Problem description. Write out the data again in full, exactly as it reads.

Data provided.
'''
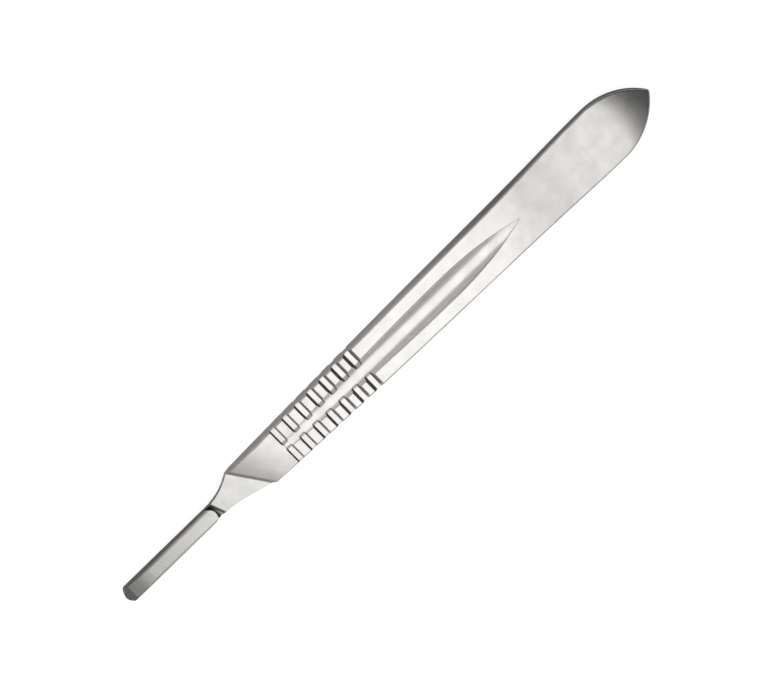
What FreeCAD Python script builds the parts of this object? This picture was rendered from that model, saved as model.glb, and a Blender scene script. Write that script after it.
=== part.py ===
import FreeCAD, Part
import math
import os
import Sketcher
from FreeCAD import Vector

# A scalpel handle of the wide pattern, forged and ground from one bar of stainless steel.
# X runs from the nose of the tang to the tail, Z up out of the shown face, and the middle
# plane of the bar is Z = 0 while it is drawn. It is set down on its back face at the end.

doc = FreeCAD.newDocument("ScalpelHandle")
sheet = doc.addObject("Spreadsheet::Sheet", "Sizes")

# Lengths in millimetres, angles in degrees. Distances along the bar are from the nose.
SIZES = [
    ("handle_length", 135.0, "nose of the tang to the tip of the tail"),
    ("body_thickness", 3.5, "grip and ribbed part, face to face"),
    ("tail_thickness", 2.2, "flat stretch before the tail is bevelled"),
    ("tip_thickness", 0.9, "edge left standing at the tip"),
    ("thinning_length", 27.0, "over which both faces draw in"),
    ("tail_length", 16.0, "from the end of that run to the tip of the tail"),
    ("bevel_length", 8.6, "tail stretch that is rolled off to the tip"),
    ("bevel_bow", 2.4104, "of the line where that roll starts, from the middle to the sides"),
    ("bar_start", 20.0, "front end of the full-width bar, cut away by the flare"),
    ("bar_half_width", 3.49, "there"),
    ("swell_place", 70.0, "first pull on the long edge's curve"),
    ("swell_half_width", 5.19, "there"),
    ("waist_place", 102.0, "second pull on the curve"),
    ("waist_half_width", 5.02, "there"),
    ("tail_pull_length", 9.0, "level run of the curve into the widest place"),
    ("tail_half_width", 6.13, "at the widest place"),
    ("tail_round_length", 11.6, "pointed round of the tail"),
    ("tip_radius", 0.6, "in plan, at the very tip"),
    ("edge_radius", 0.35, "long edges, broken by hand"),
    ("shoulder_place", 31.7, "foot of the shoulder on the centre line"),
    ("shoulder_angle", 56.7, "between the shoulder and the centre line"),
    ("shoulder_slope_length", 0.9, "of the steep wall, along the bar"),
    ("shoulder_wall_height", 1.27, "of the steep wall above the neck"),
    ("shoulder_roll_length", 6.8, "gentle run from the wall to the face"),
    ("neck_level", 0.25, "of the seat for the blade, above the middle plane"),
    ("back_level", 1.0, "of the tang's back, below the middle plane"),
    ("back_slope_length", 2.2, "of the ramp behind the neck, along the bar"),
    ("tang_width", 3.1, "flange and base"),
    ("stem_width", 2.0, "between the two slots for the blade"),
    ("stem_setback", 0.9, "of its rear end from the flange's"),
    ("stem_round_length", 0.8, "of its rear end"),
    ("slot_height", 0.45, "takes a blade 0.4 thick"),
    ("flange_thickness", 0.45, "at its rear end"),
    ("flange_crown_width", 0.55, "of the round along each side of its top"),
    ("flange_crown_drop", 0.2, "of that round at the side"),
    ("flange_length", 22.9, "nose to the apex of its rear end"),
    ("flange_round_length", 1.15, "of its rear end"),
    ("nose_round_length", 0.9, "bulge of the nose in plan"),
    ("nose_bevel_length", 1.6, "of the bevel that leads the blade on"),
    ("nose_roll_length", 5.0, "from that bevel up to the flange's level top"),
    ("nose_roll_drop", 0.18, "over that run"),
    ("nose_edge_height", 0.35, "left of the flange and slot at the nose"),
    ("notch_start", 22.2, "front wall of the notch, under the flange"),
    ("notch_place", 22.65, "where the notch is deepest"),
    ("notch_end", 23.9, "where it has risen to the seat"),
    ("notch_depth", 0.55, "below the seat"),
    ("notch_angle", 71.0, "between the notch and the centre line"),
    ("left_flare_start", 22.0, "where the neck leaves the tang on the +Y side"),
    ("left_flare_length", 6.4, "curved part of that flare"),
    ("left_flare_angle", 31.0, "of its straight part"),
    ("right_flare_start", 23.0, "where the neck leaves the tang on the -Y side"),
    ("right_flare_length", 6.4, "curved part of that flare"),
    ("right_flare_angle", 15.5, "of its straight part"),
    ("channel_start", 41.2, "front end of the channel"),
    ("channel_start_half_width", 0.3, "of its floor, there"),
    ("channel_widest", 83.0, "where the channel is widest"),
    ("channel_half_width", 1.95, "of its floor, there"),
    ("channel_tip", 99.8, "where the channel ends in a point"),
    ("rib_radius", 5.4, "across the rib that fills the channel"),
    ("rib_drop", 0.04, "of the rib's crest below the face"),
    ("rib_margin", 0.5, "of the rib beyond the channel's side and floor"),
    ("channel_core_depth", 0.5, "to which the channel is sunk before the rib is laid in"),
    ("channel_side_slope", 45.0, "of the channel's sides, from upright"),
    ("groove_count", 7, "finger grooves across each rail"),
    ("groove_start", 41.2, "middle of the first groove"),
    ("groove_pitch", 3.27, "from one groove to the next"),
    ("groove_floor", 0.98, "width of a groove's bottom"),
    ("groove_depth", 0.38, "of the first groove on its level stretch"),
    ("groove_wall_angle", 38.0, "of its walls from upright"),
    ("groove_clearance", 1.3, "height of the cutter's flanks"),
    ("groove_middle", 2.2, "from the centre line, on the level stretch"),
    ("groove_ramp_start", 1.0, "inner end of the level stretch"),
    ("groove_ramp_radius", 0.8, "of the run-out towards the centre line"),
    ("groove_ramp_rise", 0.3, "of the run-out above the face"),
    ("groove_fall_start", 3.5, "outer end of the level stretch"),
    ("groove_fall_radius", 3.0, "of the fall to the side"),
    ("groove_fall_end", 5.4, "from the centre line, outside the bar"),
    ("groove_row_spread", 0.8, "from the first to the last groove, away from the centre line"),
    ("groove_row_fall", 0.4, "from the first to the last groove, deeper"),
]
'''
Output for this task.
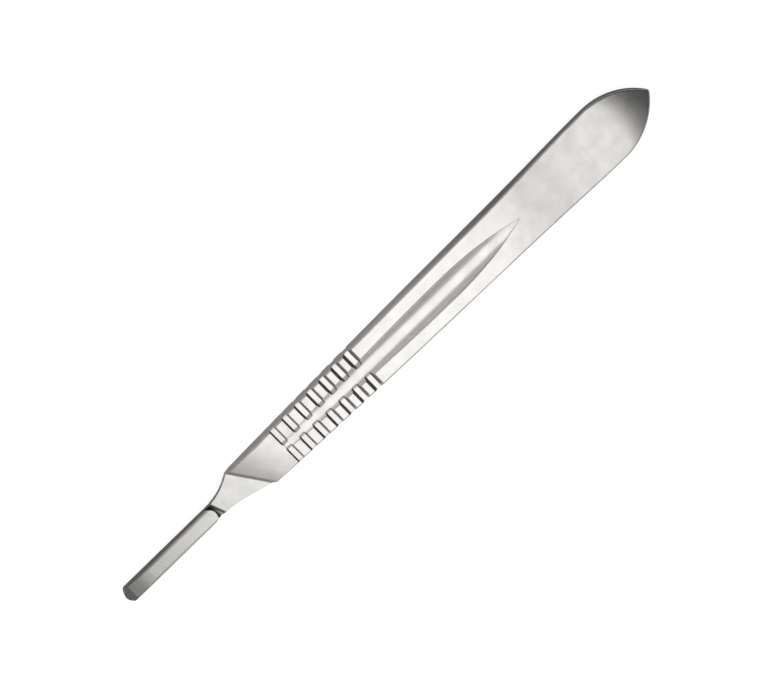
What FreeCAD Python script builds the parts of this object? This picture was rendered from that model, saved as model.glb, and a Blender scene script. Write that script after it.
=== part.py ===
import FreeCAD, Part
import math
import os
import Sketcher
from FreeCAD import Vector

# A scalpel handle of the wide pattern, forged and ground from one bar of stainless steel.
# X runs from the nose of the tang to the tail, Z up out of the shown face, and the middle
# plane of the bar is Z = 0 while it is drawn. It is set down on its back face at the end.

doc = FreeCAD.newDocument("ScalpelHandle")
sheet = doc.addObject("Spreadsheet::Sheet", "Sizes")

# Lengths in millimetres, angles in degrees. Distances along the bar are from the nose.
SIZES = [
    ("handle_length", 135.0, "nose of the tang to the tip of the tail"),
    ("body_thickness", 3.5, "grip and ribbed part, face to face"),
    ("tail_thickness", 2.2, "flat stretch before the tail is bevelled"),
    ("tip_thickness", 0.9, "edge left standing at the tip"),
    ("thinning_length", 27.0, "over which both faces draw in"),
    ("tail_length", 16.0, "from the end of that run to the tip of the tail"),
    ("bevel_length", 8.6, "tail stretch that is rolled off to the tip"),
    ("bevel_bow", 2.4104, "of the line where that roll starts, from the middle to the sides"),
    ("bar_start", 20.0, "front end of the full-width bar, cut away by the flare"),
    ("bar_half_width", 3.49, "there"),
    ("swell_place", 70.0, "first pull on the long edge's curve"),
    ("swell_half_width", 5.19, "there"),
    ("waist_place", 102.0, "second pull on the curve"),
    ("waist_half_width", 5.02, "there"),
    ("tail_pull_length", 9.0, "level run of the curve into the widest place"),
    ("tail_half_width", 6.13, "at the widest place"),
    ("tail_round_length", 11.6, "pointed round of the tail"),
    ("tip_radius", 0.6, "in plan, at the very tip"),
    ("edge_radius", 0.35, "long edges, broken by hand"),
    ("shoulder_place", 31.7, "foot of the shoulder on the centre line"),
    ("shoulder_angle", 56.7, "between the shoulder and the centre line"),
    ("shoulder_slope_length", 0.9, "of the steep wall, along the bar"),
    ("shoulder_wall_height", 1.27, "of the steep wall above the neck"),
    ("shoulder_roll_length", 6.8, "gentle run from the wall to the face"),
    ("neck_level", 0.25, "of the seat for the blade, above the middle plane"),
    ("back_level", 1.0, "of the tang's back, below the middle plane"),
    ("back_slope_length", 2.2, "of the ramp behind the neck, along the bar"),
    ("tang_width", 3.1, "flange and base"),
    ("stem_width", 2.0, "between the two slots for the blade"),
    ("stem_setback", 0.9, "of its rear end from the flange's"),
    ("stem_round_length", 0.8, "of its rear end"),
    ("slot_height", 0.45, "takes a blade 0.4 thick"),
    ("flange_thickness", 0.45, "at its rear end"),
    ("flange_crown_width", 0.55, "of the round along each side of its top"),
    ("flange_crown_drop", 0.2, "of that round at the side"),
    ("flange_length", 22.9, "nose to the apex of its rear end"),
    ("flange_round_length", 1.15, "of its rear end"),
    ("nose_round_length", 0.9, "bulge of the nose in plan"),
    ("nose_bevel_length", 1.6, "of the bevel that leads the blade on"),
    ("nose_roll_length", 5.0, "from that bevel up to the flange's level top"),
    ("nose_roll_drop", 0.18, "over that run"),
    ("nose_edge_height", 0.35, "left of the flange and slot at the nose"),
    ("notch_start", 22.2, "front wall of the notch, under the flange"),
    ("notch_place", 22.65, "where the notch is deepest"),
    ("notch_end", 23.9, "where it has risen to the seat"),
    ("notch_depth", 0.55, "below the seat"),
    ("notch_angle", 71.0, "between the notch and the centre line"),
    ("left_flare_start", 22.0, "where the neck leaves the tang on the +Y side"),
    ("left_flare_length", 6.4, "curved part of that flare"),
    ("left_flare_angle", 31.0, "of its straight part"),
    ("right_flare_start", 23.0, "where the neck leaves the tang on the -Y side"),
    ("right_flare_length", 6.4, "curved part of that flare"),
    ("right_flare_angle", 15.5, "of its straight part"),
    ("channel_start", 41.2, "front end of the channel"),
    ("channel_start_half_width", 0.3, "of its floor, there"),
    ("channel_widest", 83.0, "where the channel is widest"),
    ("channel_half_width", 1.95, "of its floor, there"),
    ("channel_tip", 99.8, "where the channel ends in a point"),
    ("rib_radius", 5.4, "across the rib that fills the channel"),
    ("rib_drop", 0.04, "of the rib's crest below the face"),
    ("rib_margin", 0.5, "of the rib beyond the channel's side and floor"),
    ("channel_core_depth", 0.5, "to which the channel is sunk before the rib is laid in"),
    ("channel_side_slope", 45.0, "of the channel's sides, from upright"),
    ("groove_count", 7, "finger grooves across each rail"),
    ("groove_start", 41.2, "middle of the first groove"),
    ("groove_pitch", 3.27, "from one groove to the next"),
    ("groove_floor", 0.98, "width of a groove's bottom"),
    ("groove_depth", 0.38, "of the first groove on its level stretch"),
    ("groove_wall_angle", 38.0, "of its walls from upright"),
    ("groove_clearance", 1.3, "height of the cutter's flanks"),
    ("groove_middle", 2.2, "from the centre line, on the level stretch"),
    ("groove_ramp_start", 1.0, "inner end of the level stretch"),
    ("groove_ramp_radius", 0.8, "of the run-out towards the centre line"),
    ("groove_ramp_rise", 0.3, "of the run-out above the face"),
    ("groove_fall_start", 3.5, "outer end of the level stretch"),
    ("groove_fall_radius", 3.0, "of the fall to the side"),
    ("groove_fall_end", 5.4, "from the centre line, outside the bar"),
    ("groove_row_spread", 0.8, "from the first to the last groove, away from the centre line"),
    ("groove_row_fall", 0.4, "from the first to the last groove, deeper"),
]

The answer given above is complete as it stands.